Friday, June 05, 2015

Chasing the Moon: Lunar Eclipse Photography October 2014

Partially eclipsed moon setting behind the Sierra Nevada
Lunar eclipses can be a fun challenge to photograph.  The moon is so much brighter than the landscape, most photographers simply choose to expose for either the moon detail or the landscape with the too-bright moon over it.  Even the exposure for the moon itself can be a challenge if you try to capture detail in both the lit and shaded portions of the moon's surface while the moon is partially eclipsed.  Of course the challenge only gets greater if you try to zoom in on the moon's surface, and the moon orbits the earth and moves relative to your position on the surface of the rotating earth.

I captured the moon from three places on the night of October 7-8, 2014 in the dark skies of the Eastern Sierra: first from the shoreline of Mono Lake as the full moon rose just before sunset, then from the shoreline of Convict Lake as the moon entered totality and then exited totality just as it was setting behind the Sierra Nevada, and finally from Minaret Vista as the moon, still in the penumbral phase of eclipse, set behind The Minarets just before dawn.  

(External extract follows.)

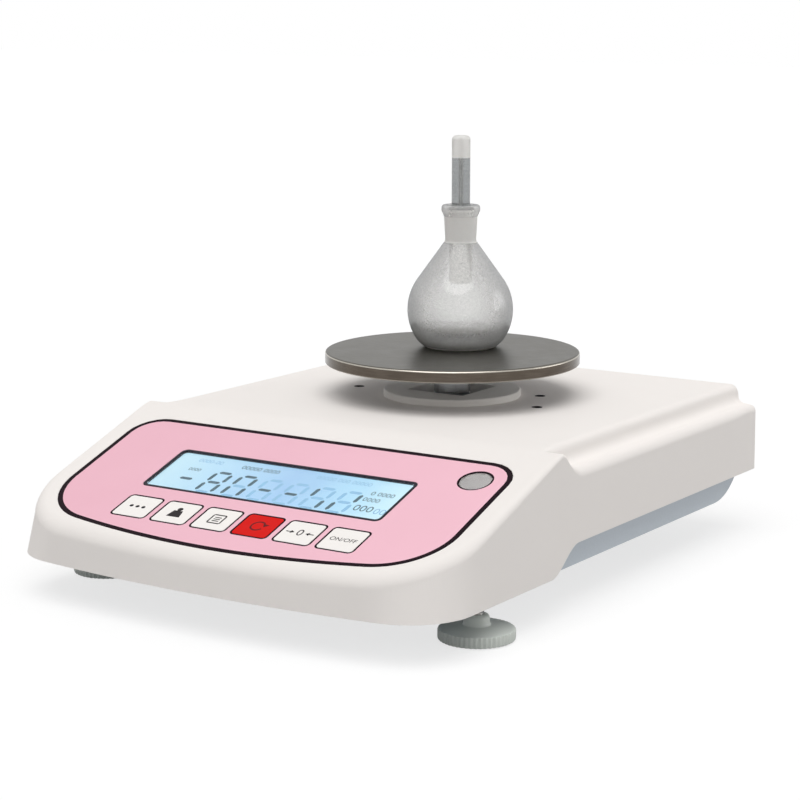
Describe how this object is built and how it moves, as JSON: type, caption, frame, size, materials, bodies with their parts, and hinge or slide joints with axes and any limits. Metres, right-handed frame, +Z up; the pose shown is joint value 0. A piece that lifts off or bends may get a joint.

Composite shot captured using an ultra-wide lens
The Mono Lake sunset moon rise was pretty straightforward, since the moon and landscape can both be picked up clearly in a single exposure then the moon rises just before sunset.  The moon went behind a cloud as it continued to rise during blue hour, enabling more nice shots without having to process multiple exposures.

I tried a number of things at once during the eclipse.  I had three cameras going, one to capture only a wide angle sequence of the landscape and moon and its reflection in Convict Lake as the moon went in and back out of totality, a second camera to capture a telephoto time-lapse sequence of the eclipse on a sky-tracking mount, and a third one simply to assess exposure changes, so I could reset the other two cameras on the fly to follow the changing brightness of the moon.

Since the moon takes a while to get fully out of the the earth's shadow, once the moon set at Convict Lake, I had time drive to Minaret Vista and arrive in tome to capture it setting.

As a major bonus, I realized that the blue dot i was picking up just to the left of the moon during totality was the planet Uranus!

I was pretty tired after getting very little sleep that night, but of course it was completely worth the time and effort.  I can't wait for the next lunar eclipse, coming up this fall.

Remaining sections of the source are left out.